Broadcom's (AVGO -2.71%) stock is up about 30% over the past 12 months, bucking the broader slowdown in the semiconductor market. It outperformed most of its peers because its deep diversification across the data center, networking, wireless, storage, and industrial chip markets insulated it from the post-pandemic slowdown of the PC and smartphone markets. It also diversified its business away from semiconductors with the expansion of its infrastructure software business.

Between fiscal 2017 and fiscal 2022 (which ended last October), Broadcom's revenue had a compound annual growth rate (CAGR) of 13%, while its adjusted EPS rose at a CAGR of 19%. Analysts expect its revenue and adjusted EPS to rise 7% and 10%, respectively, this year, even as the macroeconomic headwinds rattle the broader markets.

An illustration of a semiconductor on a circuit board.

Image source: Getty Images.

Its stock looks cheap at 16 times forward earnings, and it pays a respectable forward yield of 2.7%. All those facts and figures suggest Broadcom is still worth buying at these levels. But investors should take note of two recent events -- which can be considered as a green flag and a red flag for its future -- before pressing the "sell" button.

The green flag: A new multibillion-dollar deal with Apple

Broadcom produces Wi-Fi, Bluetooth, GPS, wireless charging, and other radio frequency chips for Apple's (AAPL -1.19%) iPhones, iPads, and Macs. Back in 2020, Apple and Broadcom galvanized that long-term relationship with exclusive contracts that would pay the chipmaker approximately $15 billion in revenue through 2023.

However, several reports from earlier this year suggested Apple could replace Broadcom's Wi-Fi and Bluetooth combo chips with its own first-party chips by 2025. Those rumors cast dark clouds over Broadcom's future since the company relied on Apple for 20% of revenue in fiscal 2022.

But some of those clouds recently parted when Apple announced that it had inked a new multibillion-dollar agreement to purchase Broadcom's 5G radio frequency components and other wireless connectivity parts from Broadcom over the next few years.

Apple didn't specify the exact value or length of the deal (or if it includes its Wi-Fi and Bluetooth combo chips), but it allays some bearish concerns that Apple could unexpectedly replace all of Broadcom's chips with its own first-party silicon.

The red flag: The VMware deal is still stuck in the mud

To diversify its business away from Apple and the cyclical semiconductor market, Broadcom expanded its infrastructure software division with its acquisitions of CA in 2018 and Symantec's enterprise security unit in 2019. In 2022, it agreed to buy the cloud software giant VMware (VMW) for $61 billion.

That takeover would enable Broadcom to generate about half of its revenue from infrastructure software, compared to just 29% of its revenue in fiscal 2022. But that deal still faces intense regulatory scrutiny in the U.S., the U.K., and Europe.

In March, the U.K. Competition and Markets Authority launched an investigation into the deal that will last through September.

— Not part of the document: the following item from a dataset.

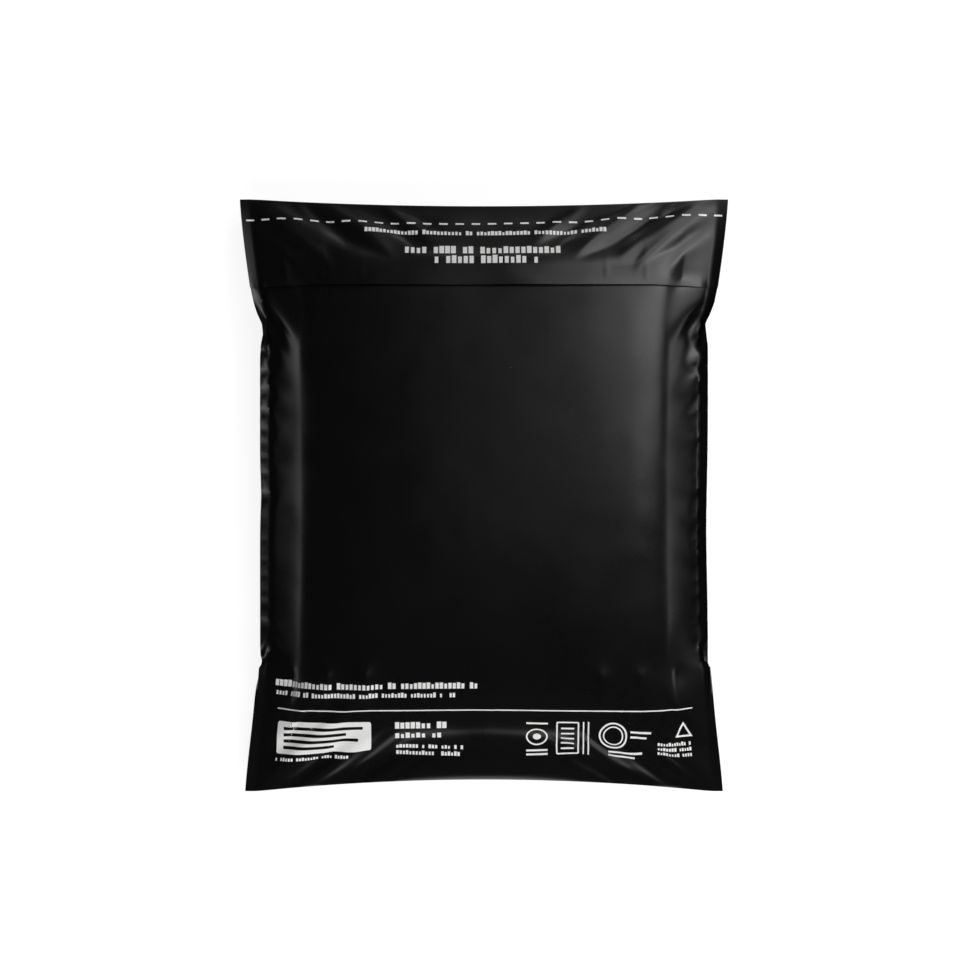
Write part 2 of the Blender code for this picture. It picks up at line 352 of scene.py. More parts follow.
def push_off_contents(film, size):
    """Moves points that are inside the contents out to their surface."""
    for panel, sign in ((FRONT, 1.0), (BACK, -1.0)):
        points = film[panel] - CONTENTS_MIDDLE
        above = points[..., 2] > 0
        out = np.minimum(np.abs(points[..., :2]) / CONTENTS_HALF, 1.0)
        tall = np.where(above, CONTENTS_UP, CONTENTS_DOWN) * size
        power = np.where(above, CONTENTS_TOP, CONTENTS_UNDER)
        up = np.abs(points[..., 2]) / tall
        full = 1 - out**CONTENTS_ROLL
        depth = up**power - full[..., 0] * full[..., 1]
        slope = np.empty_like(points)
        outwards = CONTENTS_ROLL * out ** (CONTENTS_ROLL - 1) * np.sign(points[..., :2]) / CONTENTS_HALF
        slope[..., :2] = outwards * full[..., ::-1]
        slope[..., 2] = power * up ** (power - 1) * np.sign(points[..., 2]) / tall
        steep = sign * np.maximum(np.abs(slope[..., 2]), 1.0)
        slope[..., 2] = np.where(slope[..., 2] * sign < 1.0, steep, slope[..., 2])
        squared = (slope * slope).sum(-1) + NOT_ZERO
        push = np.minimum(np.where(depth < 0, -depth / squared, 0.0), LONGEST_PUSH / np.sqrt(squared))
        film[panel] += push[..., None] * slope


def keep_apart(film, shared):
    """Lifts the front panel off the back one, joins them at the welds, and keeps both off the table."""
    overlap = np.maximum(film[BACK, ..., 2] + THINNEST_GAP - film[FRONT, ..., 2], 0)
    overlap[shared] = 0
    film[FRONT, ..., 2] += overlap / 2
    film[BACK, ..., 2] -= overlap / 2
    np.maximum(film[..., 2], 0.0, out=film[..., 2])
    film[:, shared] = film[:, shared].mean(axis=0)


width, length = 2 * CONTENTS_HALF
print(f"Contents: {width:.3f} by {length:.3f} by {CONTENTS_UP + CONTENTS_DOWN:.3f} m")

# %% [markdown]
# ## Filling the bag
# The contents start almost flat and grow to their full size while the film relaxes round them. A trace
# of air lifts the film and a trace of weight drops it. The coarse grid settles first, because it is
# quick. It is then made twice as fine, twice, and settles again, and each time smaller creases appear.

# %% Let the film settle
RIM_PULL, RIM_LIFT, END_PULL = 0.3, 0.05, 0.4
AIR, WEIGHT, SLOWING = 6e-7, 1.6e-6, 0.92
FASTEST = 0.25  # cells that a point may move in one round
GROWN_AT = 0.7  # share of a run after which the contents have their full size


def lead_rim(film, size):
    """Draws the rim of both panels a little way towards the rim of the CAD body."""
    for column, side in ((0, "left"), (-1, "right")):
        place, out, height = rim[side]
        edge = film[:, :, column]
        edge[..., 0] += RIM_PULL * min(1.0, size) * (np.interp(edge[..., 1], place, out) - edge[..., 0])
        edge[..., 2] += RIM_LIFT * (np.interp(edge[..., 1], place, height) - edge[..., 2])
    for row, side in ((0, "bottom"), (-1, "top")):
        place, out, height = rim[side]
        edge = film[:, row]
        edge[..., 1] += END_PULL * (np.interp(edge[..., 0], place, out) - edge[..., 1])
        edge[..., 2] += RIM_LIFT * (np.interp(edge[..., 0], place, height) - edge[..., 2])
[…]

In April, the European Commission (EC) sent Broadcom a "statement of objections" to the deal, saying that it could restrict competition in certain product categories. The EC also recently extended its deadline for making a final call on that deal from June 21 to July 17.

In the United States, the Federal Trade Commission has reportedly been trying to garner enough third-party support to launch a full-blown antitrust lawsuit against Broadcom. In other words, Broadcom's planned takeover of VMware could remain in limbo for a very long time.

Which of these flags should be flown higher?

Broadcom's VMware deal faces a lot of regulatory hurdles, but that isn't all that surprising given the size of the deal. Meanwhile, Apple's big deal with Broadcom is more interesting and newsworthy -- especially since investors had been bracing for a sudden divorce between the two companies. Therefore, I believe that the green flag should fly a lot higher than the red flag.